Does the Iraq war have anything to do with what’s been happening in the newer bands and music that gets played these days? Please tell me—-it seems that alot of it has more to do with the war between “pushing it” and “floating downstreem,” which is more ‘universal’ of course, but it does relate to the war. PerhapsiIt isn’t that there’s a definite SILNCE about the war in much of the hip bands of today, it’s that you got to look for it.

  1. Billy Preston

    He died recently, and I get sick of all this talk about him being the ‘5th
    Beatle.” Sure, that’s how many people (not necessarily older) first became aware of him, but I first became aware of him through his great string of top ten hits in the early 1970s, “Outta Space,” “Space Race,” “Will It Go Round In Circles?” and “Nuthin’ from Nuthin” for instance, and those songs weren’t just hits because of his connections!

  2. Coco Rosie

    They play this song alot on KALX (90.7); I like it because I can’t figure out the lyrics at first, “If every ape’s an animal,” No…”if every age is terrible”...no! Finally, the DJ clues me in. “If every angel’s terrible.” Ah, ha, a reference to the Duino Elegies by Ranier Maria Rilke. Gotta love that, and the vocalist is kind of a cross between Frente and Joanna Newsom, kind of like the golden mean between their excesses. Gotta love that too

  3. Ben Fong-Torres

    Sometimes it’s so easy to make fun of old-timer, baby-boom rock critics. In fact, sometimes it’s the only thing a younger generation of musicians and writers can do, after 30 years of hearing his tales over and over in the mainstream media, but I recently heard a podcast, on KYOU 1550 AM, by Mr. Torres, that was actually quite enjoyable, as he talked about trying to be a DJ on local KFRC.

  4. Mark Kereman

    I’m assuming he’s a much younger music critic, as I saw his capsule blurb in one of the SF weeklies. He wins the prize for review quote of the week. Here it is: “Once there was a time when [pick one] punk/new wave/indie rock meant songs purged of anything suggesting proficiency, non-DIY, or classic album rock. Of late, though, indie bands have embraced the refined aspects of the 1960s/70s classics—Sufjan Stevens and Of Montreal have more in common with The Zombies, Van Dyke Parks, and Todd Rundgren than with The Fall or Sonic Youth.” Oh, he’s trying to make a point that the the UK’s latest sensation plays to both sides of this cultural divide.

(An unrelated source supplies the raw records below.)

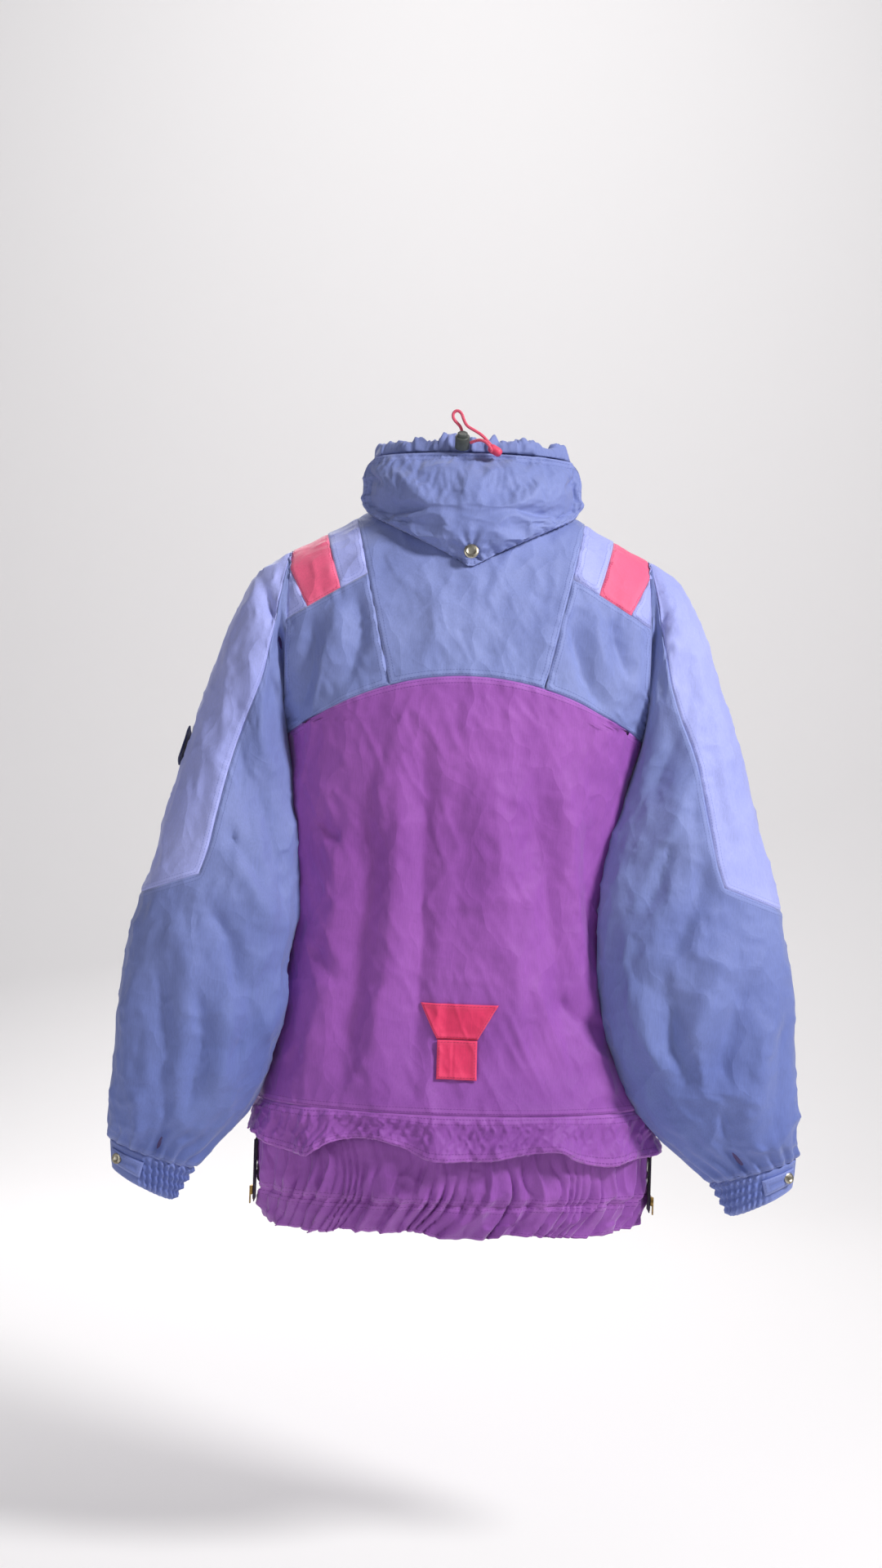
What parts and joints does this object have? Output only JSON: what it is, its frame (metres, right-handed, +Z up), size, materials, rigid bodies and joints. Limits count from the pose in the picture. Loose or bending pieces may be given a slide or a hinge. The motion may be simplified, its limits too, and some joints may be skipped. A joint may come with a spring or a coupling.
{
  "type": "ski jacket",
  "caption": "Padded ski jacket with a stand collar, a stowed hood pouch, set-in sleeves, a gathered hem skirt and zips.",
  "frame": {"origin": "under the bar of the hanging loop, at the centre back of the neck, where a hook bears", "axes": "+Z up as the jacket hangs, the front of the jacket faces -Y, +X is the wearer's left"},
  "size_m": [0.708, 0.2379, 0.8364],
  "materials": {
    "shell_slate": "woven nylon shell fabric, slate blue",
    "shell_periwinkle": "woven nylon shell fabric, periwinkle",
    "shell_purple": "woven nylon shell fabric, purple",
    "shell_coral": "woven nylon shell fabric, coral",
    "lining": "plain woven lining",
    "wadding": "polyester wadding",
    "elastic": "knitted elastic",
    "tape": "woven tape",
    "badge": "plain embroidered patch",
    "cord": "braided cord",
    "brass": "aged brass",
    "nickel": "brushed nickel plate",
    "plastic": "moulded acetal",
    "steel": "spring steel"
  },
  "bodies": {
    "jacket": {"back_panel": "shell_purple", "back_hem_band": "shell_purple", "back_yoke_center": "shell_slate", "back_yoke_left": "shell_slate", "back_yoke_right": "shell_slate", "shoulder_panel_left": "shell_periwinkle", "shoulder_panel_right": "shell_periwinkle", "shoulder_patches": "shell_coral", "front_panel_left": "shell_purple", "front_panel_right": "shell_purple", "torso_wadding": "wadding", "torso_lining": "lining", "tail_patch": "shell_coral", "hem_skirt": "shell_purple", "hem_elastic": "elastic", "side_zips": "brass", "collar_shell": "shell_slate", "collar_padding": "wadding", "drawcord_channel": "shell_slate", "hanging_loop": "tape", "hood_pouch": "shell_slate", "rolled_hood": "shell_slate", "yoke_snap_stud": "nickel", "zip_tapes": "tape", "zip_chain": "brass", "zip_bottom_box": "brass", "draft_flap": "lining", "pocket_welts": "shell_purple", "pocket_zips": "tape", "pocket_bags": "lining", "cord_lock_barrel": "plastic", "cord_lock_spring": "steel", "cord_loop": "cord", "cord_short": "cord", "cord_end": "shell_coral"},
    "left_sleeve": {"sleeve_band_left": "shell_periwinkle", "sleeve_body_left": "shell_slate", "sleeve_lining_left": "lining", "cuff_left": "shell_slate", "sleeve_badge": "badge"},
    "right_sleeve": {"sleeve_band_right": "shell_periwinkle", "sleeve_body_right": "shell_slate", "sleeve_lining_right": "lining", "cuff_right": "shell_slate"},
    "left_cuff_tab": {"cuff_tab_left": "shell_slate", "cuff_snap_left": "nickel"},
    "right_cuff_tab": {"cuff_tab_right": "shell_slate", "cuff_snap_right": "nickel"},
    "hood_closure": {"hood_flap": "shell_slate", "hood_flap_snap": "nickel"},
    "tail_tab_body": {"tail_tab": "shell_coral"},
    "main_slider": {"zip_slider": "brass"},
    "main_pull": {"zip_pull": "brass"},
    "left_pocket_slider": {"pocket_slider_left": "brass"},
    "right_pocket_slider": {"pocket_slider_right": "brass"},
    "left_pocket_pull": {"pocket_pull_left": "brass"},
    "right_pocket_pull": {"pocket_pull_right": "brass"},
    "left_side_slider": {"side_zip_slider_left": "brass"},
    "right_side_slider": {"side_zip_slider_right": "brass"},
    "lock_button": {"cord_lock_button": "plastic"}
  },
  "joints": [
    {"name": "left_sleeve_swing", "type": "hinge", "parent": "jacket", "child": "left_sleeve", "pos_m": [0.1866, 0, -0.054], "axis": [0, -1, 0], "range_deg": [0, 60]},
    {"name": "right_sleeve_swing", "type": "hinge", "parent": "jacket", "child": "right_sleeve", "pos_m": [-0.1866, 0, -0.054], "axis": [0, 1, 0], "range_deg": [0, 60]},
    {"name": "left_cuff_tab_fold", "type": "hinge", "parent": "left_sleeve", "child": "left_cuff_tab", "pos_m": [0.31461, 0.0391, -0.69351], "axis": [-0.3703, 0, 0.9289], "range_deg": [0, 100]},
    {"name": "right_cuff_tab_fold", "type": "hinge", "parent": "right_sleeve", "child": "right_cuff_tab", "pos_m": [-0.31461, 0.0391, -0.69351], "axis": [-0.3703, 0, -0.9289], "range_deg": [0, 100]},
    {"name": "hood_flap_lift", "type": "hinge", "parent": "jacket", "child": "hood_closure", "pos_m": [0, 0.0485, -0.0143], "axis": [1, 0, 0], "range_deg": [0, 80]},
    {"name": "tail_tab_lift", "type": "hinge", "parent": "jacket", "child": "tail_tab_body", "pos_m": [0, 0.0933, -0.5453], "axis": [1, 0, 0], "range_deg": [0, 120]},
    {"name": "main_zip_slide", "type": "slide", "parent": "jacket", "child": "main_slider", "axis": [0, 0.034, 0.9994], "range_m": [-0.668, 0]},
    {"name": "main_pull_swing", "type": "hinge", "parent": "main_slider", "child": "main_pull", "pos_m": [0, -0.11337, 0.03708], "axis": [-1, 0, 0], "range_deg": [0, 165]},
    {"name": "left_pocket_slide", "type": "slide", "parent": "jacket", "child": "left_pocket_slider", "axis": [0.1903, 0.12, -0.9744], "range_m": [0, 0.104]},
    {"name": "right_pocket_slide", "type": "slide", "parent": "jacket", "child": "right_pocket_slider", "axis": [-0.1903, 0.12, -0.9744], "range_m": [0, 0.104]},
    {"name": "left_pocket_pull_swing", "type": "hinge", "parent": "left_pocket_slider", "child": "left_pocket_pull", "pos_m": [0.09979, -0.10991, -0.39849], "axis": [-0.8242, -0.5197, -0.225], "range_deg": [0, 150]},
    {"name": "right_pocket_pull_swing", "type": "hinge", "parent": "right_pocket_slider", "child": "right_pocket_pull", "pos_m": [-0.09979, -0.10991, -0.39849], "axis": [-0.8242, 0.5197, 0.225], "range_deg": [0, 150]},
    {"name": "left_side_zip_slide", "type": "slide", "parent": "jacket", "child": "left_side_slider", "axis": [0, 0, 1], "range_m": [0, 0.044]},
    {"name": "right_side_zip_slide", "type": "slide", "parent": "jacket", "child": "right_side_slider", "axis": [0, 0, 1], "range_m": [0, 0.044]},
    {"name": "lock_button_press", "type": "slide", "parent": "jacket", "child": "lock_button", "axis": [0, 0.6, 0.8], "range_m": [-0.003, 0], "stiffness_N_per_m": 300, "springref_m": 0.01}
  ]
}
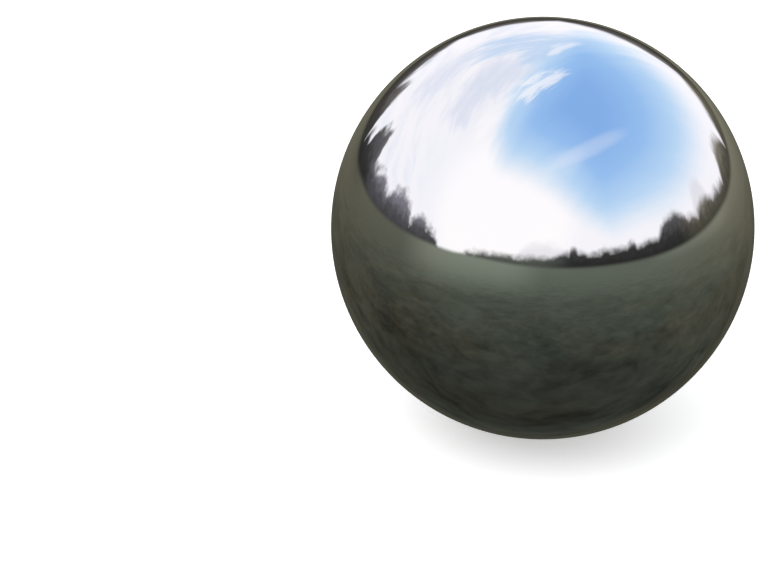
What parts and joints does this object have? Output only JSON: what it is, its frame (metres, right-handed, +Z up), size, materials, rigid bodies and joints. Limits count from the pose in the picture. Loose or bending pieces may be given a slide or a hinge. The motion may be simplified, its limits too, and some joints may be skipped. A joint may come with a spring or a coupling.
{
  "type": "steel ball",
  "caption": "Solid steel ball with a mirror polish: a plain true sphere that rolls, or sits in a cup, ring or socket.",
  "frame": {"origin": "the centre of the ball", "axes": "+Z up; the ball is the same about every axis, so X and Y are free"},
  "size_m": [0.0254, 0.0254, 0.0254],
  "materials": {
    "polished_steel": "mirror polish"
  },
  "bodies": {
    "root": {"steel_ball": "polished_steel"}
  },
  "joints": []
}
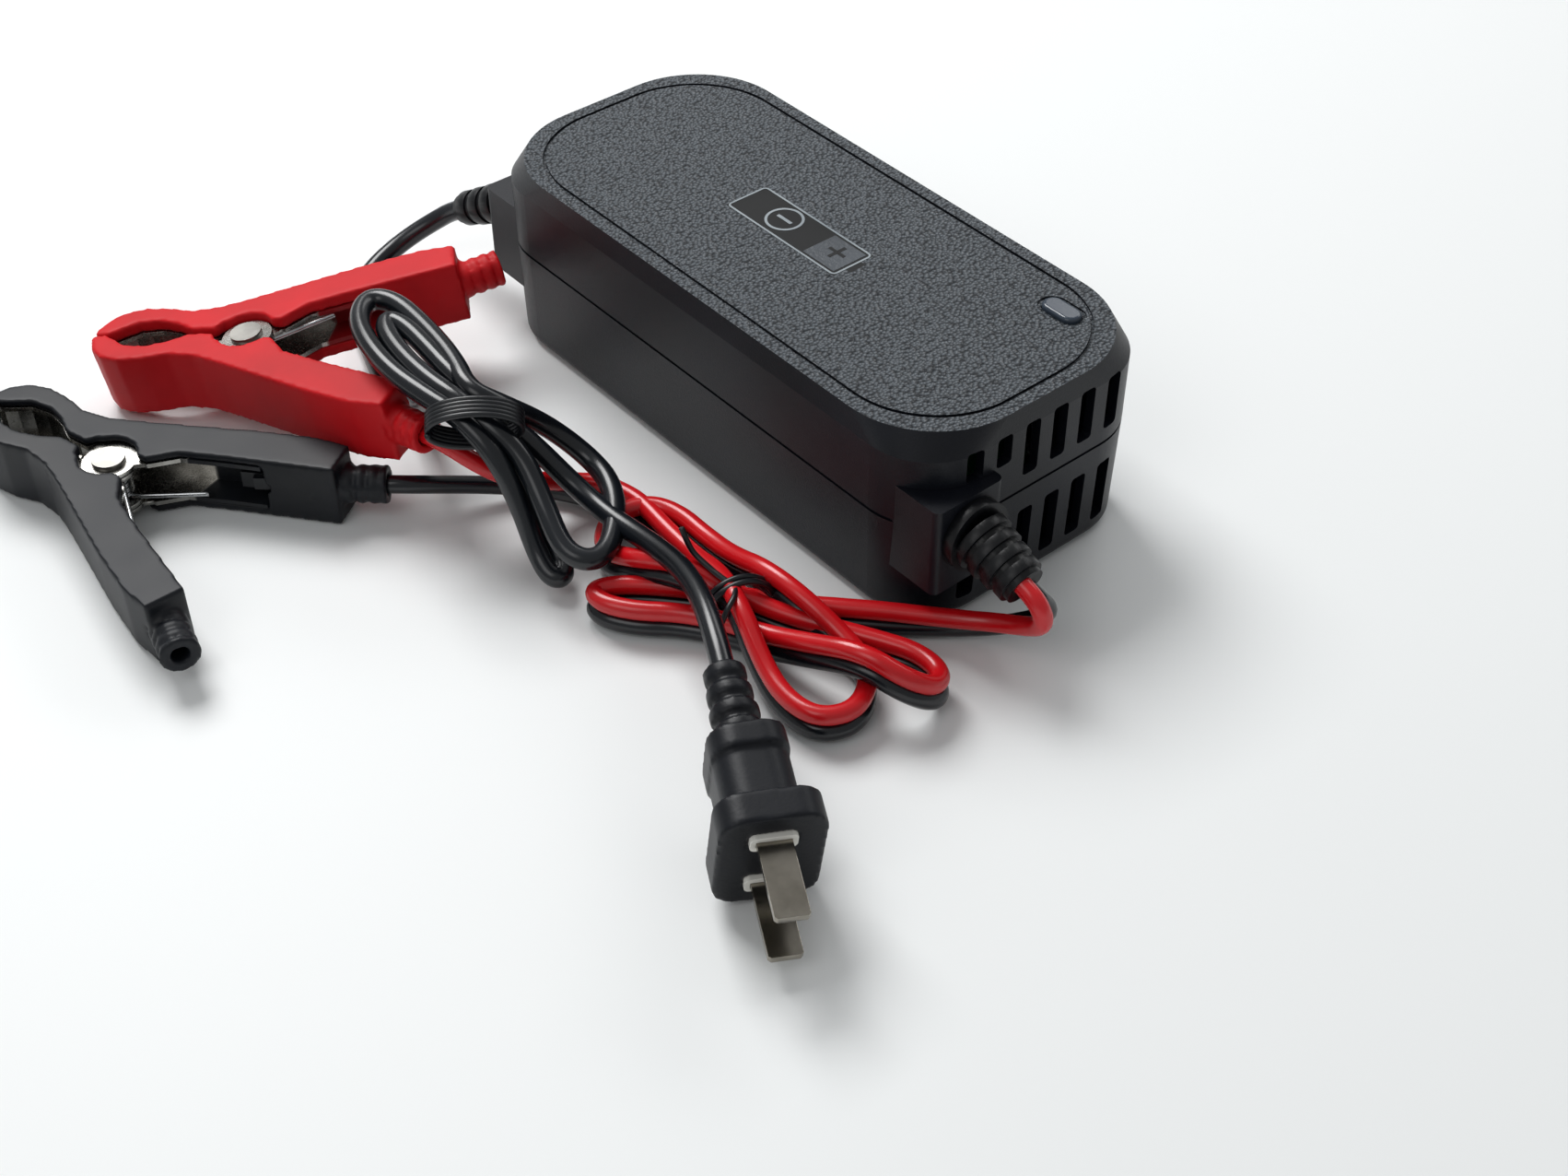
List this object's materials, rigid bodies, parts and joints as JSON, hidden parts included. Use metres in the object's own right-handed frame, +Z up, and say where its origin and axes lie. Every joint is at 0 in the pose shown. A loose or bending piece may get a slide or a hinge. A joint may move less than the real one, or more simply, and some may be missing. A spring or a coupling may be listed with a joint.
{
  "type": "car battery charger",
  "caption": "Compact car battery charger: vented plastic casing, mains lead with a two-blade plug, and a red and black output lead ending in spring clips.",
  "frame": {"origin": "centre of the casing's underside", "axes": "+X along the casing towards the vented end with the output lead, -Y towards the long side with both glands, +Z up"},
  "size_m": [0.2306, 0.1856, 0.0468],
  "materials": {
    "case_plastic": "dark grey moulded plastic with a fine grain",
    "screw_steel": "zinc plated",
    "lens_plastic": "milky translucent",
    "symbol_print": "printed battery outline",
    "relief_rubber": "black moulded rubber",
    "board_laminate": "green laminate",
    "ferrite": "ferrite",
    "winding_tape": "yellow tape",
    "sink_aluminium": "bare",
    "chip_epoxy": "black epoxy",
    "can_sleeve": "dark sleeve",
    "copper_winding": "enamelled copper",
    "capacitor_box": "yellow box",
    "fuse_glass": "clear",
    "led_epoxy": "diffused epoxy",
    "wire_black": "glossy black insulation",
    "wire_red": "glossy red insulation",
    "inner_wire": "insulated wire",
    "tie_plastic": "black wrap",
    "plug_rubber": "black moulded plug",
    "plug_white": "off-white moulding",
    "nickel": "nickel plated",
    "boot_red": "satin red vinyl",
    "boot_black": "satin black vinyl",
    "sheet_steel": "nickel plated sheet",
    "spring_steel": "bright wire"
  },
  "bodies": {
    "charger": {"top_cover": "case_plastic", "bottom_cover": "case_plastic", "case_screws": "screw_steel", "status_led_lens": "lens_plastic", "battery_symbol": "symbol_print", "ac_strain_relief": "relief_rubber", "dc_strain_relief": "relief_rubber", "circuit_board": "board_laminate", "board_screws": "screw_steel", "transformer_bobbin": "chip_epoxy", "transformer_core": "ferrite", "transformer_winding": "winding_tape", "primary_heat_sink": "sink_aluminium", "switching_transistor": "chip_epoxy", "secondary_heat_sink": "sink_aluminium", "rectifier_diode": "chip_epoxy", "bulk_capacitor": "can_sleeve", "output_capacitors": "can_sleeve", "common_mode_choke": "copper_winding", "x_capacitor": "capacitor_box", "fuse": "fuse_glass", "bridge_rectifier": "chip_epoxy", "output_inductor": "copper_winding", "status_led": "led_epoxy", "controller_chip": "chip_epoxy", "optocoupler": "chip_epoxy", "ac_inner_wires": "inner_wire", "dc_inner_wires": "inner_wire", "ac_cord_lead": "wire_black", "ac_cord_hank": "wire_black", "ac_cord_tail": "wire_black", "ac_cord_tie": "tie_plastic", "plug_body": "plug_rubber", "plug_insert": "plug_white", "plug_blades": "nickel", "red_wire_lead": "wire_red", "black_wire_lead": "wire_black", "dc_cord_hank": "wire_red", "dc_cord_tie": "tie_plastic", "red_wire_end": "wire_red", "black_wire_end": "wire_black", "red_wired_boot": "boot_red", "red_wired_jaw": "sheet_steel", "red_clip_rivet": "nickel", "red_clip_spring": "spring_steel", "red_crimp_ferrule": "nickel", "black_wired_boot": "boot_black", "black_wired_jaw": "sheet_steel", "black_clip_rivet": "nickel", "black_clip_spring": "spring_steel", "black_crimp_ferrule": "nickel"},
    "red_free_arm": {"red_free_boot": "boot_red", "red_free_jaw": "sheet_steel"},
    "black_free_arm": {"black_free_boot": "boot_black", "black_free_jaw": "sheet_steel"}
  },
  "joints": [
    {"name": "red_clip_hinge", "type": "hinge", "parent": "charger", "child": "red_free_arm", "pos_m": [-0.0779, -0.0916, 0.0063], "axis": [0.1146, 0.1014, -0.9882], "range_deg": [0, 30], "stiffness_Nm_per_rad": 0.35, "springref_deg": -34.38, "deforming": ["red_clip_spring"]},
    {"name": "black_clip_hinge", "type": "hinge", "parent": "charger", "child": "black_free_arm", "pos_m": [-0.067, -0.134, 0], "axis": [0, 0, 1], "range_deg": [0, 30], "stiffness_Nm_per_rad": 0.35, "springref_deg": -34.38, "deforming": ["black_clip_spring"]}
  ]
}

Does it matter who the band is? Could be many. I’ll give you a hint, The Boy Least Likely To is not from the USA.

  5. Daryl McDaniels

    Better known as Run DMC, Mr. McDaniels, recently quoted in a Wall Street Journal article by John Jorgensen, is trying to resurrect his career, by remaking “Cat’s In The Cradle” and appealing to the pre-gangsta-rap crowd who has survived into middle age. As McDaniels puts it, “I thought about all the people my age who don’t want to hear the rap that’s on the radio; I can relate to John Fogerty more than I can relate to these rap guys now.”

  6. Scud Mountain Boys, Massacusetts

    Still my favorite album, from start to finish, by any band led by Joe Pernice, though I’m sure he gets sick of hearing that. I don’t mean to say there isn’t a lot of great recent stuff.

  7. Vomit Launch, “Swollen Admiration.”

    Late 1980s female punk, with personality!

  8. Charles Potts Magic Windmill Band

    From Austin by way of Oregon. Recently played a show at Oakland’s Stork Club, brillaint, hilarious, low-fi, country-rock.

  9. James McMurty, “Can’t Make It Hear Anymore”

    recently heard on KPIG. A pretty good Todd Snider like song, except for the anti-graffiti line at the end

  10. The Magnolias, “Reach Out.”

    A Minneapolis band from the late 1980s; this song definitely seems to owe something to The Replacements.
    “Gotta go to someplace new/ even though there ain’t much else to do/
    It stinks there like it stinks here/ I gotta reach, reach, reach, out!”